Martinez had appointed her to a district judgeship in 2011, but Riedel was defeated in the 2012 election by a Democrat and retired after that.
In 2013, the governor appointed Riedel to the newly created Public Defender Commission, causing a stir among defense attorneys and some lawmakers who claimed she didn’t qualify because she was a prosecutor. Riedel says her six months on the commission were “a great experience.”
Riedel’s 25-year career includes 14 years as chief deputy district attorney in Las Cruces, where she prosecuted high-profile cases including the Baby Brianna child abuse death and the murder of New Mexico State University student Carly Martinez.
“I’m a skilled, skilled lawyer,” she told the Journal.
Riedel said she always has had compassion for victims in the courtroom, but her husband’s death in 2004 in Arizona – in a highway crash caused by a drunken driver – made her understand just how difficult it can be for victims to grasp the unfolding legal process.
“Really what happens is you don’t listen well, at the beginning in particular, because you’re just distraught,” Riedel recalled.

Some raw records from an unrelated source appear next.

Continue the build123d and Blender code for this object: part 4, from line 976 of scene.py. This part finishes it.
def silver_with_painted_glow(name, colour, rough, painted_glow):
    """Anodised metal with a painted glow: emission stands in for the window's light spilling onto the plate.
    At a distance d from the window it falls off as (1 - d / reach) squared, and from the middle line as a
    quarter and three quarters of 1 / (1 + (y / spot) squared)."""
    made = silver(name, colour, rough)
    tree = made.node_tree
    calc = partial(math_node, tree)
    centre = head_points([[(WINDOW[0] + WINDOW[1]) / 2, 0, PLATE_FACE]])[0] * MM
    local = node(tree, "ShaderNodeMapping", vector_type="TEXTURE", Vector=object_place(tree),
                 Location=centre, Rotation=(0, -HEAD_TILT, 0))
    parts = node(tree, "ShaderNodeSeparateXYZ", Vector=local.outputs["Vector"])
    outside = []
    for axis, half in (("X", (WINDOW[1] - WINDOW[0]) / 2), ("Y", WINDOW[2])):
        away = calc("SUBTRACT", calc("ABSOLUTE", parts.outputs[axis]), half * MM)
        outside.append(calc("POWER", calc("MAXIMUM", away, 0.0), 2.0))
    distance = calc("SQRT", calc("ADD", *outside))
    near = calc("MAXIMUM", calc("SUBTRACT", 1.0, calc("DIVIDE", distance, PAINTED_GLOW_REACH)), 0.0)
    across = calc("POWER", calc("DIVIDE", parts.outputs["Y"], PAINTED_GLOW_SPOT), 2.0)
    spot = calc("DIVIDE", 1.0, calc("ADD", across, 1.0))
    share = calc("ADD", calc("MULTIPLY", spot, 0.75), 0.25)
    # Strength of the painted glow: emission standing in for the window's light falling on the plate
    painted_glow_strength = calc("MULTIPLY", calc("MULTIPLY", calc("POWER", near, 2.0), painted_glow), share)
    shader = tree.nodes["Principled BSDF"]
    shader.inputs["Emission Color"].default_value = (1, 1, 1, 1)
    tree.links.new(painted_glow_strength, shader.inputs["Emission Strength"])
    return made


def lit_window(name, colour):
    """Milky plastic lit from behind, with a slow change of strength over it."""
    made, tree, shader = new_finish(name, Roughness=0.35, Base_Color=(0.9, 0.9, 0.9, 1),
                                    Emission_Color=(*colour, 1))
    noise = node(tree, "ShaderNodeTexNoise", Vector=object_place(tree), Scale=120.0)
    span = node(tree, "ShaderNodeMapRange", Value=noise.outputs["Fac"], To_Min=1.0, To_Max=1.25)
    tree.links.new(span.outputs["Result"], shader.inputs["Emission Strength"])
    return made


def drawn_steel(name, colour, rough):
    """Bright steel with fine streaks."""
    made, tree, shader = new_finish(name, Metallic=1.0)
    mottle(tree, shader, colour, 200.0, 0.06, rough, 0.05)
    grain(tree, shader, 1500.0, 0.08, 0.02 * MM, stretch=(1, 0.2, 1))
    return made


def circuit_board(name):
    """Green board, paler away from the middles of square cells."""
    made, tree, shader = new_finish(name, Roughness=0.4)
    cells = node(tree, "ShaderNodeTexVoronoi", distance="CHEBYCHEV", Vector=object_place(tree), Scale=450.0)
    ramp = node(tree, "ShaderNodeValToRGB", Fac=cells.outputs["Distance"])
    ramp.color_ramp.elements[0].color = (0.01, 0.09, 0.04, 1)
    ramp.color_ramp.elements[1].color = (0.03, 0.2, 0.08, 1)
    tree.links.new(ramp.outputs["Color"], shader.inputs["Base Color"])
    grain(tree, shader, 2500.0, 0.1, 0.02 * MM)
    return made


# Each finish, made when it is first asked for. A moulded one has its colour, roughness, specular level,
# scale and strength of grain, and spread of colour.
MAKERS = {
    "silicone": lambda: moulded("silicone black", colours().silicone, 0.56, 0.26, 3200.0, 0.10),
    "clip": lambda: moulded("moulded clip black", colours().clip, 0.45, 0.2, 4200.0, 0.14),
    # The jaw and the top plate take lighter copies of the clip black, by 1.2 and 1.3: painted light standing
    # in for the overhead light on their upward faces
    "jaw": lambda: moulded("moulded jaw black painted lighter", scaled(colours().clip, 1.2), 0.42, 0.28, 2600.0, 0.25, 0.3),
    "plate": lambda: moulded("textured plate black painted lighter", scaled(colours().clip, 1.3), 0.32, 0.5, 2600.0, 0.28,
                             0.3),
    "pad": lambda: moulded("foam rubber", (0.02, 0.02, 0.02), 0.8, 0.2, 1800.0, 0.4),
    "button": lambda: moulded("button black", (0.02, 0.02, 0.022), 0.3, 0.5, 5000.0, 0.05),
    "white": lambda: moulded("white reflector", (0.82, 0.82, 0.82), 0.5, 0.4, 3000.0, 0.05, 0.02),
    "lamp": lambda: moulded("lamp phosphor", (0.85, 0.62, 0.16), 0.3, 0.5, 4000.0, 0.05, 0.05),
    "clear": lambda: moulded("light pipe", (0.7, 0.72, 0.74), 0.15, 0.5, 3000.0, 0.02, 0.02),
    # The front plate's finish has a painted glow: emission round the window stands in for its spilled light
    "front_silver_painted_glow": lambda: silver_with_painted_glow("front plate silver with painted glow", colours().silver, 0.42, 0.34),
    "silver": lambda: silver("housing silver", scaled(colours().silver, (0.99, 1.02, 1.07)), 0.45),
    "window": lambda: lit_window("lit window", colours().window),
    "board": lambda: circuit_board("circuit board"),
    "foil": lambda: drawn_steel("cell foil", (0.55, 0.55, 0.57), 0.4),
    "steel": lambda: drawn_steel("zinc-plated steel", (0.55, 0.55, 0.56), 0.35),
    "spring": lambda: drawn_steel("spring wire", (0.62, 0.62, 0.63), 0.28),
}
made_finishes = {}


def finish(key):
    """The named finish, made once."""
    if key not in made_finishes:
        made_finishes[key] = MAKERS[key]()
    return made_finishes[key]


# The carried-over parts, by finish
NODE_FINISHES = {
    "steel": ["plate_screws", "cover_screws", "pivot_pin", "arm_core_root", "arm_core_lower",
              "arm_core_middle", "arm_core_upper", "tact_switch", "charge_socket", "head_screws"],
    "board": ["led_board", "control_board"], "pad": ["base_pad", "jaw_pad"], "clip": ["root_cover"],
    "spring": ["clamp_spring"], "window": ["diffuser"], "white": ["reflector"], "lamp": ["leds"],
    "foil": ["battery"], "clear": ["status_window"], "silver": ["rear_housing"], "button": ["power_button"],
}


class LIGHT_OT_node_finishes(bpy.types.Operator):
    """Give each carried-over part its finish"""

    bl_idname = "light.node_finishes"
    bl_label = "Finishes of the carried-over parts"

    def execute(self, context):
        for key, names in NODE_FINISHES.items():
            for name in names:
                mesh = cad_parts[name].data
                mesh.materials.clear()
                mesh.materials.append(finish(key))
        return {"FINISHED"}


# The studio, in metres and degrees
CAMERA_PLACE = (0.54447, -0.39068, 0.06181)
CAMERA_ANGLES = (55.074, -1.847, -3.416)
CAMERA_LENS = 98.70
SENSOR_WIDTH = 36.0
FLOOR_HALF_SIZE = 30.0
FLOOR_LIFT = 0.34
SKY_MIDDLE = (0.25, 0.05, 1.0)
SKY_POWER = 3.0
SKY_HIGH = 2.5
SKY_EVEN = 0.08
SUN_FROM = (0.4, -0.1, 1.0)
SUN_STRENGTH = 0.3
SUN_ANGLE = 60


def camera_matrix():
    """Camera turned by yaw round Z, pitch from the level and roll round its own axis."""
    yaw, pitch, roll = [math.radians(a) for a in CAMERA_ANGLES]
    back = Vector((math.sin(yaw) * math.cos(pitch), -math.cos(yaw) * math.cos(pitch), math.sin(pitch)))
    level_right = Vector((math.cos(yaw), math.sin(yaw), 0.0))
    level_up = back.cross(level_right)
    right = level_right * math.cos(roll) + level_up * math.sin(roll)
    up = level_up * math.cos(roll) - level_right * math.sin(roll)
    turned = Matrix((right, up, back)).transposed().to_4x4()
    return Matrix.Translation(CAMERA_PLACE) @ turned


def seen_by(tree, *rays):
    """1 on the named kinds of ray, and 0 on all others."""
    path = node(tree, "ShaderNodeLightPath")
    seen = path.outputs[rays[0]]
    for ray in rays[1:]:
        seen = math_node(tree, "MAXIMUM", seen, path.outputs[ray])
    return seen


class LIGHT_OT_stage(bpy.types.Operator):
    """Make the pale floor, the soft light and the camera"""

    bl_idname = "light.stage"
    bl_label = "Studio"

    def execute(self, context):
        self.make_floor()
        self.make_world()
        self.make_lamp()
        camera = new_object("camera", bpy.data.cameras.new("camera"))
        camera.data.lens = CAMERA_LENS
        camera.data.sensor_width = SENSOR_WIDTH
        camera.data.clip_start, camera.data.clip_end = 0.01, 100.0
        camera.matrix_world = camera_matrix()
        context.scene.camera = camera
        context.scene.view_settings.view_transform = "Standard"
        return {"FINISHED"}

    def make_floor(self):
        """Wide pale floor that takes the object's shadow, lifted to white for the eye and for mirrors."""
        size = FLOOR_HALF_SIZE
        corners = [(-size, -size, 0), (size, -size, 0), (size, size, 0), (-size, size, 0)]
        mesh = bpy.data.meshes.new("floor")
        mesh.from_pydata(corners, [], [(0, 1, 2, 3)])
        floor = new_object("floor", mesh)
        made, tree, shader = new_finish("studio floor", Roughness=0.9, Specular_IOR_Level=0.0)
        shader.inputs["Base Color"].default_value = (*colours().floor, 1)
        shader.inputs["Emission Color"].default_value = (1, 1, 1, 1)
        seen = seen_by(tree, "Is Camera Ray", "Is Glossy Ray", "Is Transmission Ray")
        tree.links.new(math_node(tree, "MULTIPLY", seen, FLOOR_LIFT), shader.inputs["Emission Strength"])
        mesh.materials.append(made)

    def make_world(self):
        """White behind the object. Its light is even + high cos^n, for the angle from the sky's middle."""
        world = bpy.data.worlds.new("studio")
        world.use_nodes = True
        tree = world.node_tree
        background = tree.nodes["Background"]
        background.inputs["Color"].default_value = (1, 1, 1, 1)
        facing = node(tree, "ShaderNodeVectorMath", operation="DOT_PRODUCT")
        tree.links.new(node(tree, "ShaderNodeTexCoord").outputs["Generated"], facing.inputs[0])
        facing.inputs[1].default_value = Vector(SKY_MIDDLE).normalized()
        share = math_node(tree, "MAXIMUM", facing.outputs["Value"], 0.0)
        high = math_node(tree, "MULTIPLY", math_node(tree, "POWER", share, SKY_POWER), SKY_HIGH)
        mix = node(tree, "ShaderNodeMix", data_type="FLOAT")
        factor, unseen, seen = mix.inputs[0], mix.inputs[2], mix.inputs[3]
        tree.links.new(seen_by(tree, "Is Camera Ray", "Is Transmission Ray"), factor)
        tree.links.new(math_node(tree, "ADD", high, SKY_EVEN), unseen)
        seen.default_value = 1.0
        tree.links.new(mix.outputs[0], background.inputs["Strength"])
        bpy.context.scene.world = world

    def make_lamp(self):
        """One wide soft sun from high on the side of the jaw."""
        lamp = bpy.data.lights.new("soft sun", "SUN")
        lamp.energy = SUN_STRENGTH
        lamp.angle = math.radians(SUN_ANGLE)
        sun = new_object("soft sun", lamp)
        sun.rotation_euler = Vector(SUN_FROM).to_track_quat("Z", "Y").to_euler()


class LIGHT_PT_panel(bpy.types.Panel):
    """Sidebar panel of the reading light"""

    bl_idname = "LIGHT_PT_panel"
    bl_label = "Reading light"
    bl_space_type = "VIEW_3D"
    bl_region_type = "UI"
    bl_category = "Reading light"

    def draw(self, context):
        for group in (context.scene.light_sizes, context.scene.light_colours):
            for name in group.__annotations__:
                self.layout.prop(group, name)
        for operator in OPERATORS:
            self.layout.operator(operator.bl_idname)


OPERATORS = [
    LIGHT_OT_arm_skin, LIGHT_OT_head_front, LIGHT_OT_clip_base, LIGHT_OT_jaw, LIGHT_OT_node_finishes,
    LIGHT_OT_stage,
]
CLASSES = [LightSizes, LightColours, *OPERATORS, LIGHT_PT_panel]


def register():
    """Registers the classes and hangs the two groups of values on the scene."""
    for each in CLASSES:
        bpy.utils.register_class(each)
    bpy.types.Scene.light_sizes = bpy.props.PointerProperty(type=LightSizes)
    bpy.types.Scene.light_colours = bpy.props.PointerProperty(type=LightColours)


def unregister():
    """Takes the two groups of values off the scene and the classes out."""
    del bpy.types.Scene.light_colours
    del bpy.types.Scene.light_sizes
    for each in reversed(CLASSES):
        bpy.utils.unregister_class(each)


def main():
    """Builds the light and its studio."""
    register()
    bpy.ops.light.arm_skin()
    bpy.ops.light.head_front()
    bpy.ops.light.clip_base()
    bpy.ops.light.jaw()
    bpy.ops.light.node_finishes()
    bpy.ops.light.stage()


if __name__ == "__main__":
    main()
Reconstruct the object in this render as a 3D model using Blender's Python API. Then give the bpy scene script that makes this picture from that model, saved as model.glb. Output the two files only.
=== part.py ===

Riedel brands Balderas a “career politician” and says a prosecutor should be attorney general.
“Experience is what matters here. You can’t take on an office that size and not have any idea how to supervise attorneys, how to handle criminal cases, what it’s like to be in a courtroom, what it is like to argue an appellate case,” she said.
Balderas counters that his experience as a Bernalillo County assistant district attorney, a special prosecutor, a certified fraud examiner and as state auditor qualifies him to be attorney general. He notes his “direct experience fighting fraud, waste and abuse.”
Balderas, 41, rose quickly to statewide office, returning from Albuquerque to his hometown of Wagon Mound to run for the state House in 2004 and ousting the Democratic incumbent. In the Legislature, he sponsored a bill expanding and toughening the state’s sex offender registration requirements.
In 2006, before his first term ended, the Democratic Party tapped him to replace its nominee for auditor, who withdrew after allegations of sexual misconduct.
Balderas was elected in 2006 and re-elected in 2010. In 2012 he ran unsuccessfully for the Democratic nomination for U.S. Senate.
Balderas elevated the profile of the Auditor’s Office, establishing the hotline and creating a special investigations division.
Balderas made headlines with audits of the Jemez Mountain School District, New Mexico Finance Authority, the city of Sunland Park and the state Public Regulation Commission.
He wants to create a solicitor general’s office within the AG’s Office to tackle complex issues such as water and the border and develop strategies for dealing with related legal challenges, rather than simply reacting to litigation.
The attorney general also should push for a statewide public safety plan, rather than the current patchwork of emergency and communications networks, the candidate said.
The attorney general “has to be focused on its role as an oversight agency and properly hold governments accountable for their failures,” Balderas said.
“I truly do look at government through the eyes of its citizens,” the candidate said. “As AG, I won’t be an insider bureaucrat.”